DATA SHOWN ::
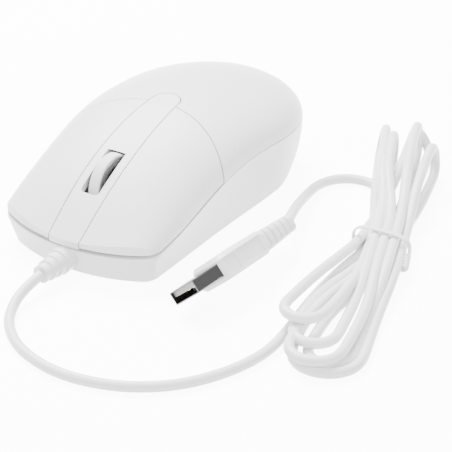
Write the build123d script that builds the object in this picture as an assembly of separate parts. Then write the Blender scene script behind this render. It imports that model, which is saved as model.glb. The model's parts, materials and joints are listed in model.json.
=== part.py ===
"""Corded optical mouse: shells, buttons, wheel, switches, electronics, cord and USB plug.

Millimetres. The origin is on the floor under the middle of the body, +Z is up, the nose
(where the cord leaves) points along -Y, and +X is the side of the right button.
"""
from build123d import *
from math import cos, pi, radians, sin, tan
import os

os.makedirs("parts", exist_ok=True)

# ---- driving dimensions of the body ----
LENGTH = 120.0
WIDTH = 68.0
NOSE_WIDTH = 59.4
NOSE_Y = -LENGTH / 2
TAIL_Y = LENGTH / 2
WIDEST_Y = 20.0
CROWN_Y = 6.0                # the dome is highest here
CROWN_Z = 37.8
NOSE_TOP = 12.8
SEAM_NOSE = 10.2             # the seam between top and bottom rises from the nose
SEAM_CREST = 23.8            # to its highest point
SEAM_TAIL = 21.0             # and falls to the tail
SEAM_CREST_Y = 3.0
NOSE_TUCK = 2.6              # how far the bottom's edge lies in from the seam
SIDE_TUCK = 4.4
SIDE_WAIST = 0.42            # share of the tuck left at mid height: below a half is hollow
TAIL_WAIST = 0.85            # and above a half is full
TAIL_RISE_Y = 47.0           # the bottom rounds up from here to the tail
NOSE_SQUARE = 2.6            # exponent of the dome's section: fuller at the nose,
TAIL_SQUARE = 1.95           # an ellipse at the rear
TAIL_FULLNESS = 2.05         # exponent of the rear's plan
STATIONS = 13                # sections that the shells are lofted through
WALL = 2.0
FEET = 0.8                   # the glide feet lift the bottom shell by this
PANEL_GAP = 0.45             # between neighbouring top panels
LIP_GAP = 1.0                # under the button lips, room for the click
SEAM_GAP = 0.3              # between the palm cover and the bottom shell
NOSE_BOW_RADIUS = 57.0       # plan radius of the bowed nose
CORNER_RADIUS = 5.5          # plan radius of the nose's corners
UNDERCUT = 2.7               # how far the nose leans in below UNDERCUT_TOP
UNDERCUT_TOP = 9.0

# ---- top panels ----
SPINE_NOSE_HALF = 5.4        # half-width of the centre strip at the nose,
SPINE_HALF = 6.2             # where it is widest
SPINE_WIDEST_Y = -32.0
SPINE_TIP_HALF = 4.9         # and where its round rear tip begins
SPINE_TIP_Y = 4.2
ARC_Y = -2.2                 # the panel line behind the buttons would cross x = 0 here
ARC_CURVE = 0.0122           # and runs forward as this times x squared
SLOT_HALF = 3.5
SLOT_Y = (-45.5, -29.0)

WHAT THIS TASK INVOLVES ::
Using the data above, return each line exactly as written.

EXERCISE SOLUTION ::
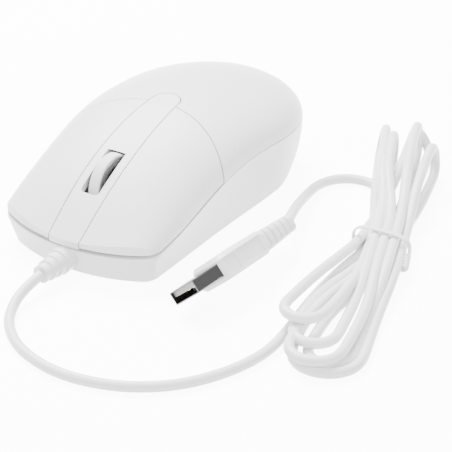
Write the build123d script that builds the object in this picture as an assembly of separate parts. Then write the Blender scene script behind this render. It imports that model, which is saved as model.glb. The model's parts, materials and joints are listed in model.json.
=== part.py ===
"""Corded optical mouse: shells, buttons, wheel, switches, electronics, cord and USB plug.

Millimetres. The origin is on the floor under the middle of the body, +Z is up, the nose
(where the cord leaves) points along -Y, and +X is the side of the right button.
"""
from build123d import *
from math import cos, pi, radians, sin, tan
import os

os.makedirs("parts", exist_ok=True)

# ---- driving dimensions of the body ----
LENGTH = 120.0
WIDTH = 68.0
NOSE_WIDTH = 59.4
NOSE_Y = -LENGTH / 2
TAIL_Y = LENGTH / 2
WIDEST_Y = 20.0
CROWN_Y = 6.0                # the dome is highest here
CROWN_Z = 37.8
NOSE_TOP = 12.8
SEAM_NOSE = 10.2             # the seam between top and bottom rises from the nose
SEAM_CREST = 23.8            # to its highest point
SEAM_TAIL = 21.0             # and falls to the tail
SEAM_CREST_Y = 3.0
NOSE_TUCK = 2.6              # how far the bottom's edge lies in from the seam
SIDE_TUCK = 4.4
SIDE_WAIST = 0.42            # share of the tuck left at mid height: below a half is hollow
TAIL_WAIST = 0.85            # and above a half is full
TAIL_RISE_Y = 47.0           # the bottom rounds up from here to the tail
NOSE_SQUARE = 2.6            # exponent of the dome's section: fuller at the nose,
TAIL_SQUARE = 1.95           # an ellipse at the rear
TAIL_FULLNESS = 2.05         # exponent of the rear's plan
STATIONS = 13                # sections that the shells are lofted through
WALL = 2.0
FEET = 0.8                   # the glide feet lift the bottom shell by this
PANEL_GAP = 0.45             # between neighbouring top panels
LIP_GAP = 1.0                # under the button lips, room for the click
SEAM_GAP = 0.3              # between the palm cover and the bottom shell
NOSE_BOW_RADIUS = 57.0       # plan radius of the bowed nose
CORNER_RADIUS = 5.5          # plan radius of the nose's corners
UNDERCUT = 2.7               # how far the nose leans in below UNDERCUT_TOP
UNDERCUT_TOP = 9.0

# ---- top panels ----
SPINE_NOSE_HALF = 5.4        # half-width of the centre strip at the nose,
SPINE_HALF = 6.2             # where it is widest
SPINE_WIDEST_Y = -32.0
SPINE_TIP_HALF = 4.9         # and where its round rear tip begins
SPINE_TIP_Y = 4.2
ARC_Y = -2.2                 # the panel line behind the buttons would cross x = 0 here
ARC_CURVE = 0.0122           # and runs forward as this times x squared
SLOT_HALF = 3.5
SLOT_Y = (-45.5, -29.0)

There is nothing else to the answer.